What is being asked =>
Reproduce each line exactly. Skip none.
— START —
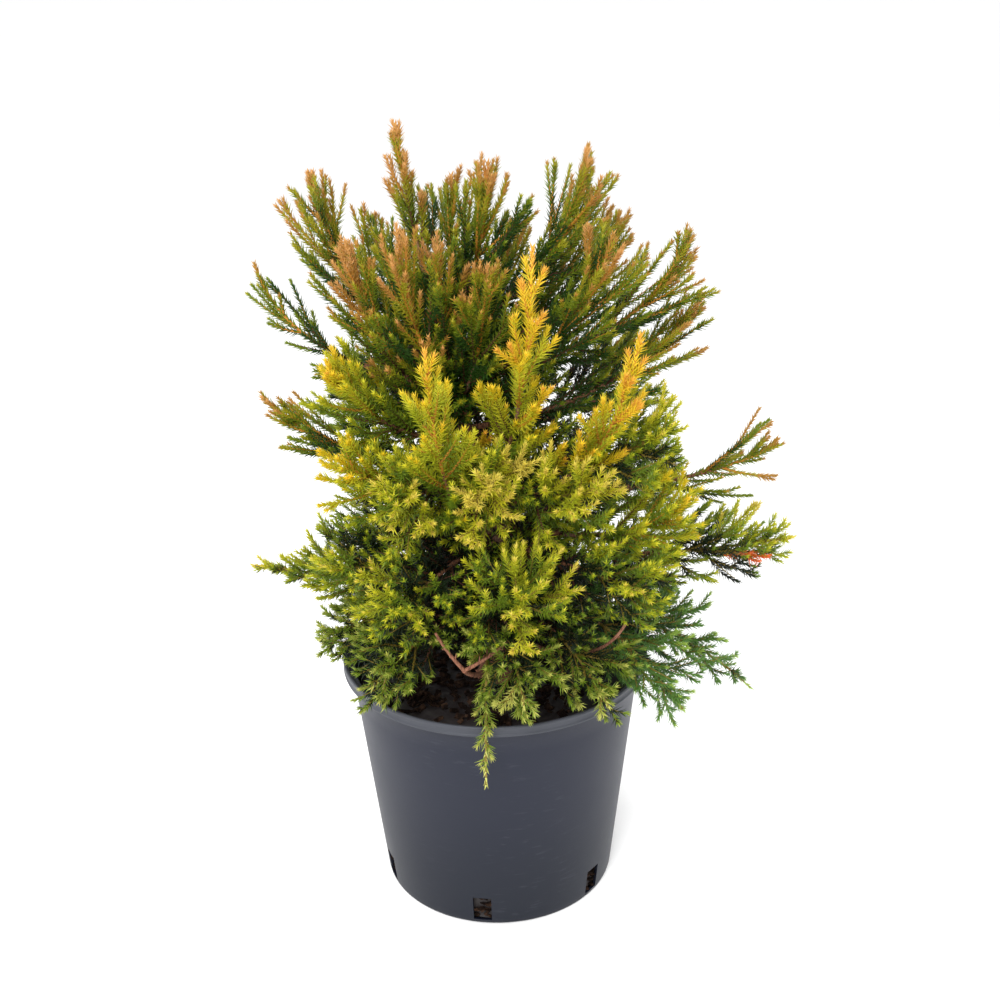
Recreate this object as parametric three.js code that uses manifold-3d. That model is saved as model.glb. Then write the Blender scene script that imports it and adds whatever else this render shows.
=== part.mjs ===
// A young Japanese cedar (Cryptomeria japonica) standing in its round nursery pot.
// Millimetres, +Z up. The origin is the centre of the pot's flat underside, and -Y is the front.
//
// One trunk leans and tapers out of the potting mix. Limbs leave it in tiers, each one a curve from the
// trunk to its furthest tip. The outer stretch of a limb is a mass of foliage: a stem with laterals,
// each a slim spray of needles of which some stand out. A few long limbs begin as a bare bough.
import * as THREE from "three";
import { mergeVertices } from "three/addons/utils/BufferGeometryUtils.js";
import Module from "manifold-3d";

const wasm = await Module();
wasm.setup();

// ---- Driving dimensions ------------------------------------------------------------------------

// Solids that would touch stay this far apart, and foliage fills this share of the room it has.
const GAP = 0.3;
const FILL = 0.9;

const POT = {
  height: 228,
  rimRadius: 140,
  rimBand: 10,
  rimRound: 1.6,
  rimInset: 0.8,
  rimDraft: 0.4,
  bodyTopRadius: 132.2,
  baseRadius: 108,
  wall: 2.6,
  floor: 3.2,
  edge: 2.5,
  segments: 48,
};

const DRAIN = { count: 6, width: 16.5, bottom: 4.5, top: 30.5, depth: 24, firstAzimuth: -98.5 };

const SOIL = { level: 200, rimLevel: 196, crown: 203, crownAt: 0.72, flatRadius: 32, segments: 24 };

const TRUNK = {
  top: 560,
  lean: -48,
  leanBack: 4,
  collarRadius: 10.5,
  topRadius: 3.0,
  flare: 8.5,
  flareHeight: 12,
  sides: 10,
  steps: 9,
};

const LIMB = { boughRadius: 4.3, joinRadius: 2.6, tipRadius: 0.9, sides: 5, steps: 3 };
const STEM = { sides: 3, steps: 6 };

// How a mass narrows to its tip: the power of what is left of its stem that its laterals' length
// follows. A dome stays wide to its end, and a whip soon has only short ones.
const DOME = 0.3;
const CREST = 0.45;
const PLUME = 0.7;
const FAN = 1.2;
const WHIP = 1.7;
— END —
Full solution =>
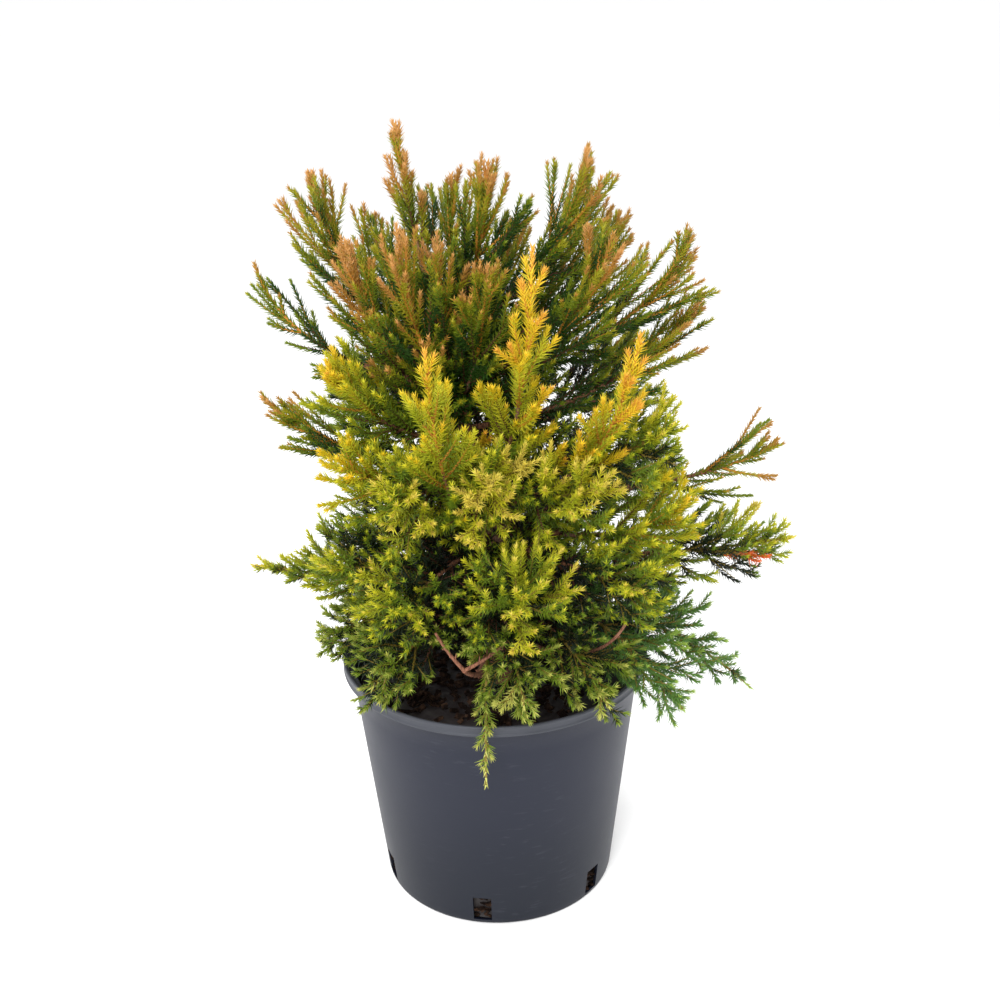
Recreate this object as parametric three.js code that uses manifold-3d. That model is saved as model.glb. Then write the Blender scene script that imports it and adds whatever else this render shows.
=== part.mjs ===
// A young Japanese cedar (Cryptomeria japonica) standing in its round nursery pot.
// Millimetres, +Z up. The origin is the centre of the pot's flat underside, and -Y is the front.
//
// One trunk leans and tapers out of the potting mix. Limbs leave it in tiers, each one a curve from the
// trunk to its furthest tip. The outer stretch of a limb is a mass of foliage: a stem with laterals,
// each a slim spray of needles of which some stand out. A few long limbs begin as a bare bough.
import * as THREE from "three";
import { mergeVertices } from "three/addons/utils/BufferGeometryUtils.js";
import Module from "manifold-3d";

const wasm = await Module();
wasm.setup();

// ---- Driving dimensions ------------------------------------------------------------------------

// Solids that would touch stay this far apart, and foliage fills this share of the room it has.
const GAP = 0.3;
const FILL = 0.9;

const POT = {
  height: 228,
  rimRadius: 140,
  rimBand: 10,
  rimRound: 1.6,
  rimInset: 0.8,
  rimDraft: 0.4,
  bodyTopRadius: 132.2,
  baseRadius: 108,
  wall: 2.6,
  floor: 3.2,
  edge: 2.5,
  segments: 48,
};

const DRAIN = { count: 6, width: 16.5, bottom: 4.5, top: 30.5, depth: 24, firstAzimuth: -98.5 };

const SOIL = { level: 200, rimLevel: 196, crown: 203, crownAt: 0.72, flatRadius: 32, segments: 24 };

const TRUNK = {
  top: 560,
  lean: -48,
  leanBack: 4,
  collarRadius: 10.5,
  topRadius: 3.0,
  flare: 8.5,
  flareHeight: 12,
  sides: 10,
  steps: 9,
};

const LIMB = { boughRadius: 4.3, joinRadius: 2.6, tipRadius: 0.9, sides: 5, steps: 3 };
const STEM = { sides: 3, steps: 6 };

// How a mass narrows to its tip: the power of what is left of its stem that its laterals' length
// follows. A dome stays wide to its end, and a whip soon has only short ones.
const DOME = 0.3;
const CREST = 0.45;
const PLUME = 0.7;
const FAN = 1.2;
const WHIP = 1.7;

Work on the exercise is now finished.